Eine umwerfende Grafik werdet ihr bei Strategic Command: American Civil War nicht vorfinden. Für ein Strategiespiel ist sie jedoch dennoch überdurchschnittlich gut. Wer wie ich mit den typischen Kriegssimulationen von SSI aus den 80ern aufgewachsen ist, für den ist die heutige Grafik von Spielen wie Strategic Command: American Civil War ein absoluter Augenschmaus.

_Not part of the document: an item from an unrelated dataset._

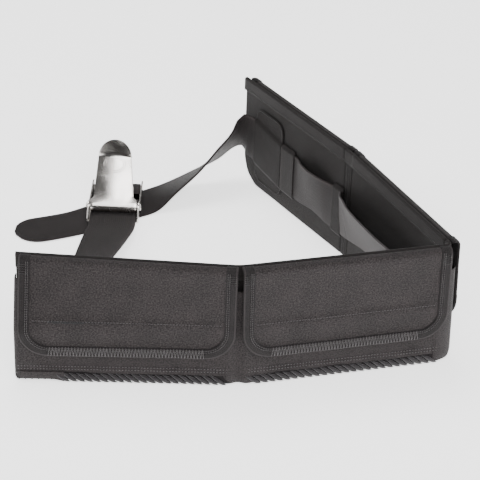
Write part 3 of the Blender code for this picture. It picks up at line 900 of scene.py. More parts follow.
def bag_plan(number, z, steps=60, corner=0.004):
    """The bag's plan line at a height, from its left side round the front to its right side."""
    left, right = bag_ends(number)
    left, right, back = left + 0.0005, right - 0.0005, -PANEL - 0.0003
    front = pocket_front_y(z) + 0.0005 - flare(number, left, z)
    made = [Vector((left, back + (front + corner - back) * k / 3, z)) for k in range(3)]
    for k in range(5):
        a = math.pi / 2 * k / 4
        made.append(Vector((left + corner - corner * math.cos(a), front + corner - corner * math.sin(a), z)))
    first, last = left + corner, right - corner
    plain = pocket_front_y(z) + 0.0005
    across = [first + (last - first) * k / steps for k in range(1, steps)]
    made += [Vector((x, plain - flare(number, x, z), z)) for x in across]
    front = plain - flare(number, right, z)
    for k in range(5):
        a = math.pi / 2 * (1 - k / 4)
        made.append(Vector((right - corner + corner * math.cos(a), front + corner - corner * math.sin(a), z)))
    made += [Vector((right, front + corner + (back - front - corner) * k / 3, z)) for k in range(1, 4)]
    return made


def bag_heights():
    return spread(POCKET_FOOT, POCKET_TOP, 36)


def settle_bags(numbers):
    """Lets each empty bag's front go slack between its seams."""
    jobs = []
    for number in numbers:
        points, outs, held, columns = [], [], [], 0
        for z in bag_heights():
            plan = bag_plan(number, z)
            columns = len(plan)
            for k, p in enumerate(plan):
                points.append(tuple(p))
                outs.append(Vector((0.0, -1.0, 0.0)))
                edge = min(k, columns - 1 - k)
                near_tape = TAPE_BAND[0] - 0.002 < z < TAPE_BAND[1] + 0.002
                taped = near_tape and TAPE_INSET < p.x < PITCH - TAPE_INSET
                free = POCKET_FOOT + 0.006 <= z <= POCKET_TOP - 0.002
                held.append(1.0 if edge < BAG_SIDE or taped or not free else 0.0)
        jobs.append((points, columns, outs, held, -0.35, 0.5, 0.0020))
    made = {}
    for number, job, moves in zip(numbers, jobs, cloth_relief(jobs)):
        columns = job[1]
        made[number] = in_rows(moves, columns)
    return made


def pocket_bag(number, matrix, relief):
    """The bag's front and sides as one piece of cloth, soft below the flap and slack behind it."""
    rows, uvs = [], []
    for r, z in enumerate(bag_heights()):
        plan = bag_plan(number, z)
        along = lengths(plan)
        row = []
        for k, p in enumerate(plan):
            side = min(1.0, min(k, len(plan) - 1 - k) / BAG_SIDE)
            swell = 0.0007 * wander(p.x, z, 0.028, number + 20) * side
            swell += 0.0009 * math.exp(-(((z - 0.021) / 0.008) ** 2)) * side
            move = relief[number][r][k] if relief else 0.0
            row.append(trimmed(number, p + Vector((0.0, -min(swell + move, MOST_SWELL), 0.0))))
        rows.append(row)
        uvs.append([(u, z) for u in along])
    shape = Shape().lattice(rows, uvs)
    made = piece(f"pocket_{number}_bag", shape, PACK_CLOTH, matrix, f"pocket_{number}")
    thicken(made, 0.0010, 1)
    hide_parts(f"pocket_{number}_front_panel")
    round_plan = lengths(bag_plan(number, 0.05))[-1]

    shape = Shape()
    for z in (0.0150, 0.0180):
        line = [trimmed(number, p + Vector((0.0, -0.0012, 0.0))) for p in bag_plan(number, z)[6:-6]]
        line = line[: -8 if number == 4 else None]
        lifts = [Vector((0.0, -1.0, 0.0))] * len(line)
        stitch_row(shape, line, lifts, pitch=0.0029, share=0.5, radius=0.00040)
    piece(f"pocket_{number}_bag_stitching", shape, STITCH, matrix, f"pocket_{number}")


def loop_strip(number, matrix):
    """The loop half, sewn across the front of the bag."""
    middle = sum(TAPE_BAND) / 2
    down = Vector((0.0, -POCKET_LEAN, -1.0)).normalized()
    out = Vector((0.0, -1.0, POCKET_LEAN)).normalized()
    stations = []
    for x in spread(TAPE_INSET, PITCH - TAPE_INSET, 40):
        point = Vector((x, pocket_front_y(middle) - 0.00045 - flare(number, x, middle), middle))
        stations.append((point, down, out))
    width = (TAPE_BAND[1] - TAPE_BAND[0]) * 0.98
    shape = Shape().sweep(stations, strip_section(width, 0.0009, 8))
    made = piece(f"pocket_{number}_loop_strip", shape, PILE, matrix, f"pocket_{number}")
    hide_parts(f"pocket_{number}_loop_tape")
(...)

Hochauslösend, fein gezeichnet, animiert und zusätzlich mit Soundeffekten unterlagert macht das Verschieben von Truppenverbänden über die Karte definitiv noch mehr Spaß als mit den grob blinkenden Einheiten-Symbolen auf schwarzem Hintergrund in meiner Kindheit. Kaufen könnt ihr Strategic Command: American Civil War und seine Erweiterungen auf Steam oder auch DRM-frei direkt auf der Seite von Slitherine.
Zusammenfassung
FAZIT
Strategic Command: American Civil War – Concert of Europe ist eine tolle Erweiterung für ein Nischenprodukt, das sich an geschichtsinteressierte Strategiespieler richtet. Interessant ist es natürlich nur für Spieler, die rundenbasierte Kriegsspiele mit historischem Hintergrund lieben – für die ist es jedoch fast schon ein Pflichtkauf. Es gibt nur wenige Spiele, die historische Kampagnen derart detailliert und trotzdem auch für Nicht-Grognards (also wirklich hartgesottene historische Rundenstrategiefans, denen Präsentation und einfache Bedienung vollkommen egal ist) zugänglich präsentieren wie die Strategic Command-Spiele. Die Strategic Command-Spiele sind so eine Art Einstiegsdroge in das Genre – wer realistische historische Simulationen mag, der sollte einen zweiten Blick darauf werfen. Trotz einfacher Steuerung ist es immer noch ein tiefgründiges, historisch akkurates Strategiespiel mit beträchtlicher Detailtiefe.
Für Computerspieler, die die in Strategic Command: American Civil War – Concert of Europe abgedeckten europäischen militärischen Kampagnen spielen wollen, ist die Erweiterung außerdem absolut konkurrenzlos. Es gibt nämlich kein anderes Computer-Spiel, in dem ihr sie nachspielen könnt. Und das soll – bei der Menge an in den letzten 40 Jahren veröffentlichten Computerspielen – wirklich etwas heißen!